Showing posts with label #watercolor. Show all posts
Showing posts with label #watercolor. Show all posts

Sunday, February 8, 2015

Expressionist Moose

I started this painting at Swinton's in a class taught by Michelle Grant. She helped me getting the alignment of the moose right.
 I worked on it some more at home the next couple nights. Adding the darks.
The one above is a filtered photo of the painting. I was trying different photo effects on my camera, seeing if any would steer me in a particular direction, since I wasn't set on if it should be high key or low and what the colours would be. 

The photo below is also an effect that influenced my direction. I decided to desaturate the colour of the background by adding grey and hoping the figure would pop more with colour.
Below is the final result. It's still quite colourful. But I'm pleased with it. Moving on at any rate. Tired of fiddling with it.
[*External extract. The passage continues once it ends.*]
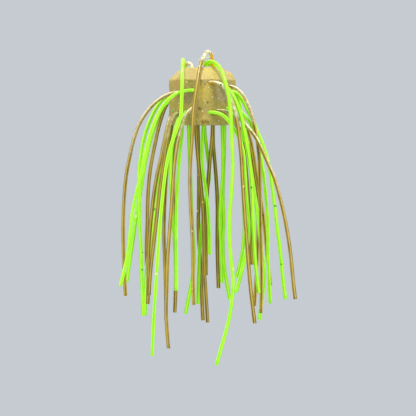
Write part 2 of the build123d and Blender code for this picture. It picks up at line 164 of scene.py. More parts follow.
BROWN_ROUTES = [
    # left front corner: bows widest to the left
    [(-3.6, -4.75, 7.05), (-6.0, -5.25, 7.05), (-8.3, -5.6, 6.25), (-10.45, -5.9, 4.7), (-12.35, -6.1, 2.5),
     (-13.95, -6.2, -0.25), (-15.0, -6.3, -3.4), (-15.8, -6.3, -7.0), (-16.55, -6.3, -11.0),
     (-17.0, -6.2, -16.0), (-17.2, -6.2, -22.0), (-17.1, -6.1, -28.0), (-16.9, -6.1, -33.0),
     (-16.65, -6.1, -37.1)],
    # back left
    [(-4.45, 2.2, 6.3), (-6.6, 4.0, 6.25), (-8.1, 5.2, 4.2), (-9.0, 5.9, 1.7), (-9.8, 6.3, -1.2),
     (-10.5, 6.5, -4.5), (-11.3, 6.6, -8.5), (-11.8, 6.6, -12.5), (-12.05, 6.5, -17.0),
     (-12.1, 6.6, -21.5), (-12.35, 6.7, -26.5), (-12.25, 6.7, -30.7)],
    # left edge, lowest
    [(-6.0, 0.6, 2.3), (-7.15, -1.2, 1.7), (-7.65, -2.5, -0.4), (-8.2, -3.1, -3.1), (-8.8, -3.5, -6.2),
     (-9.7, -3.8, -10.0), (-10.5, -3.9, -14.5), (-11.0, -4.0, -19.0), (-11.45, -4.0, -23.6),
     (-11.8, -4.0, -28.7), (-11.7, -4.0, -33.9), (-11.85, -4.0, -38.9)],
    # left front corner, low
    [(-4.3, -3.4, 2.85), (-5.75, -5.5, 2.6), (-6.9, -6.8, 0.6), (-7.5, -7.4, -2.0), (-8.0, -7.7, -5.0),
     (-8.5, -7.8, -8.5), (-9.3, -7.6, -14.0), (-9.9, -7.4, -20.0), (-10.6, -7.2, -26.0),
     (-11.3, -7.0, -31.5), (-11.6, -6.9, -37.0)],
    # left front face, middle
    [(-1.6, -4.9, 3.85), (-2.5, -7.1, 3.6), (-3.7, -8.4, 1.9), (-4.7, -9.1, -0.6), (-5.3, -9.4, -3.4),
     (-5.9, -9.5, -7.0), (-6.3, -9.5, -11.5), (-6.6, -9.4, -17.0), (-7.1, -9.3, -23.0),
     (-7.55, -9.2, -29.0), (-7.7, -9.1, -35.5), (-7.95, -9.0, -42.0), (-7.3, -9.0, -48.4)],
    # crown, back left: small loop
    [(-2.0, 1.25, 11.5), (-2.2, 1.8, 13.05), (-3.3, 3.0, 13.75), (-4.25, 4.8, 12.3), (-5.2, 6.1, 9.5),
     (-6.1, 6.9, 5.6), (-6.45, 7.1, 1.8), (-6.9, 7.0, -1.8), (-7.45, 7.1, -5.5), (-7.9, 7.1, -10.5),
     (-8.3, 7.1, -17.0), (-8.5, 7.0, -24.0), (-8.2, 6.9, -31.0), (-8.0, 6.8, -37.5),
     (-8.0, 6.7, -42.7)],
    # back left face, low
    [(-3.85, 3.8, 4.5), (-4.9, 6.1, 4.0), (-5.4, 7.4, 1.8), (-5.5, 7.9, -1.4), (-6.1, 8.0, -5.0),
     (-6.4, 8.1, -9.5), (-6.45, 8.1, -15.0), (-6.35, 8.0, -21.0), (-6.0, 7.9, -28.0),
     (-5.8, 7.8, -34.8), (-6.1, 7.8, -41.0)],
    # crown, middle: the tall loop, comes down the front edge
    [(2.1, 1.4, 11.5), (2.2, 1.0, 13.7), (1.85, 0.1, 15.75), (1.0, -1.5, 16.1), (0.1, -3.5, 14.6),
     (-0.6, -5.8, 12.4), (-1.0, -7.9, 9.6), (-1.45, -9.0, 6.6), (-1.9, -9.5, 3.4), (-2.1, -9.7, 0.0),
     (-2.25, -9.7, -4.0), (-2.65, -9.6, -8.5), (-2.75, -9.5, -13.5), (-2.45, -9.4, -19.5),
     (-2.1, -9.3, -25.5), (-2.05, -9.2, -32.3), (-1.85, -9.2, -39.0)],
    # back, left of the middle, high
    [(-1.1, 4.7, 7.0), (-1.3, 7.6, 6.9), (-1.2, 9.9, 3.8), (-1.0, 10.7, -0.5), (-0.95, 10.9, -5.5),
     (-0.8, 10.9, -11.0), (-0.8, 10.8, -17.0), (-1.0, 10.7, -22.5), (-0.6, 10.6, -28.0),
     (-0.3, 10.5, -34.0), (-0.1, 10.5, -39.0), (0.1, 10.5, -42.8)],
    # back, left of the middle, low
    [(-1.5, 4.7, 3.6), (-1.6, 7.1, 2.9), (-1.5, 8.2, 0.6), (-1.35, 8.3, -2.9), (-1.0, 8.2, -7.3),
     (-0.4, 8.1, -12.5), (0.1, 8.0, -18.0), (0.3, 7.9, -24.5), (0.3, 7.8, -31.0), (0.75, 7.7, -37.15),
     (1.1, 7.7, -43.2)],
    # back, right of the middle, low
    [(2.15, 4.3, 4.3), (2.2, 7.1, 3.9), (2.2, 8.6, 1.2), (2.15, 8.9, -2.6), (1.75, 9.0, -6.2),
     (1.35, 9.0, -10.5), (1.0, 9.0, -15.0), (0.7, 8.9, -20.3), (0.7, 8.8, -26.6), (0.75, 8.8, -32.8)],
    # back, right of the middle, high
    [(2.4, 4.2, 7.5), (2.55, 7.0, 7.4), (2.5, 9.8, 4.6), (2.3, 10.4, 0.0), (2.3, 10.5, -4.0),
     (2.8, 10.5, -9.0), (3.2, 10.4, -14.5), (3.3, 10.3, -20.0), (3.2, 10.2, -25.5),
     (3.35, 10.1, -31.0), (3.5, 10.1, -35.7)],
    # right front face, high
    [(0.6, -5.9, 9.1), (2.6, -7.05, 9.35), (4.6, -7.9, 8.4), (5.9, -8.3, 6.0), (6.9, -8.5, 3.4),
     (7.6, -8.7, 0.4), (8.05, -8.8, -3.2), (8.45, -8.9, -7.5), (8.7, -8.9, -12.5), (9.05, -8.9, -18.0),
     (9.5, -8.8, -24.0), (9.95, -8.8, -30.4), (10.5, -8.7, -36.8), (11.3, -8.7, -43.0)],
    # right face, high
    [(4.35, -2.75, 8.5), (6.6, -3.7, 8.45), (8.5, -4.4, 7.0), (9.8, -4.9, 4.6), (10.8, -5.2, 1.9),
     (11.4, -5.4, -0.8), (12.0, -5.5, -4.0), (12.35, -5.6, -8.0), (12.5, -5.6, -13.0),
     (12.6, -5.6, -19.0), (12.7, -5.5, -26.5), (12.85, -5.4, -33.8), (12.65, -5.4, -40.9)],
    # right front face, low: bows widest to the right
    [(2.25, -5.35, 3.0), (4.2, -5.98, 3.15), (6.2, -6.45, 2.65), (7.9, -6.6, 1.5), (9.7, -6.7, -0.5),
     (11.4, -6.8, -2.4), (12.8, -6.9, -5.2), (14.1, -6.9, -8.2), (15.6, -6.9, -11.5),
     (16.8, -6.9, -15.8), (17.9, -6.8, -20.5), (18.75, -6.8, -25.5), (19.3, -6.7, -30.0),
     (19.65, -6.7, -34.3), (20.1, -6.7, -37.8)],
    # right edge, middle
    [(4.8, 1.35, 6.4), (7.0, 2.35, 5.95), (8.1, 3.25, 3.8), (8.8, 4.1, 1.6), (10.1, 4.5, -1.6),
     (11.0, 4.7, -5.2), (11.6, 4.7, -9.2), (12.15, 4.7, -13.3), (13.1, 4.6, -18.0),
     (13.7, 4.6, -23.5), (14.2, 4.5, -29.3), (14.9, 4.5, -35.0)],
    # right back face, low
    [(2.6, 4.4, 3.0), (3.9, 6.4, 3.0), (5.9, 8.1, 2.0), (7.4, 9.2, 0.3), (8.4, 9.7, -2.0),
     (9.1, 9.8, -5.5), (9.6, 9.8, -10.0), (10.0, 9.7, -15.0), (10.3, 9.6, -20.5), (10.5, 9.5, -26.0),
     (10.9, 9.5, -30.5)],
    # right back face, lowest
    [(2.85, 4.45, 1.6), (4.6, 6.2, 1.6), (6.6, 7.6, 1.0), (8.6, 8.0, -0.8), (10.0, 8.2, -3.6),
     (10.8, 8.2, -7.0), (11.5, 8.2, -11.5), (12.1, 8.1, -17.0), (12.2, 8.0, -23.0),
     (12.0, 7.9, -29.0), (11.7, 7.9, -34.5), (11.4, 7.8, -39.6)],
]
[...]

Wednesday, November 12, 2014

Another moose

Another moose painting. I did this one quite quickly. Maybe two hours, tops. Mostly trying sort of a drip look. But I took some pains with the shape as well. Not so much with the colour. I quite like it. 

I thought the rack on the last moose painting might be somewhat of a fluke. I really liked that part of the painting. But these ones turned out quite nice too. So perhaps it wasn't so much a fluke.

The reason I didn't take so much time was that I intend to start tracking my 10,000 hours painting. These being the first two. So I didn't want to get too detail orientated. Not sure if the logic is quite right there. Probably more because I'm not a detail orientated kind of guy. In painting at any rate, I like to use a big brush. If I spend 10,000 hours, I'm sure I'll come across the colours and style that's mine without fussing too much about it in the first two hours. However pro athletes are always saying they practice hard. So that's a totally opposite philosophy.
18x24" watercolour

Saturday, January 19, 2013

West Coast Trail

This is a work in progress

It's huge and taking forever. 40x59 inches. I see why big paintings cost so much more. The material alone cost so much. It's sucking up a lot of paint. Will probably be about 5 big 20 ml tubes. And the paper itself was in the $160 range. So that's about $250 total. And i'm not convinced it'll even turn out. I can't even imagine what it would cost to frame. But it will be unique.

I've never seen a watercolor so big. Keeping my fingers crossed it will turn out and not just be crumpled up and used as fire starter.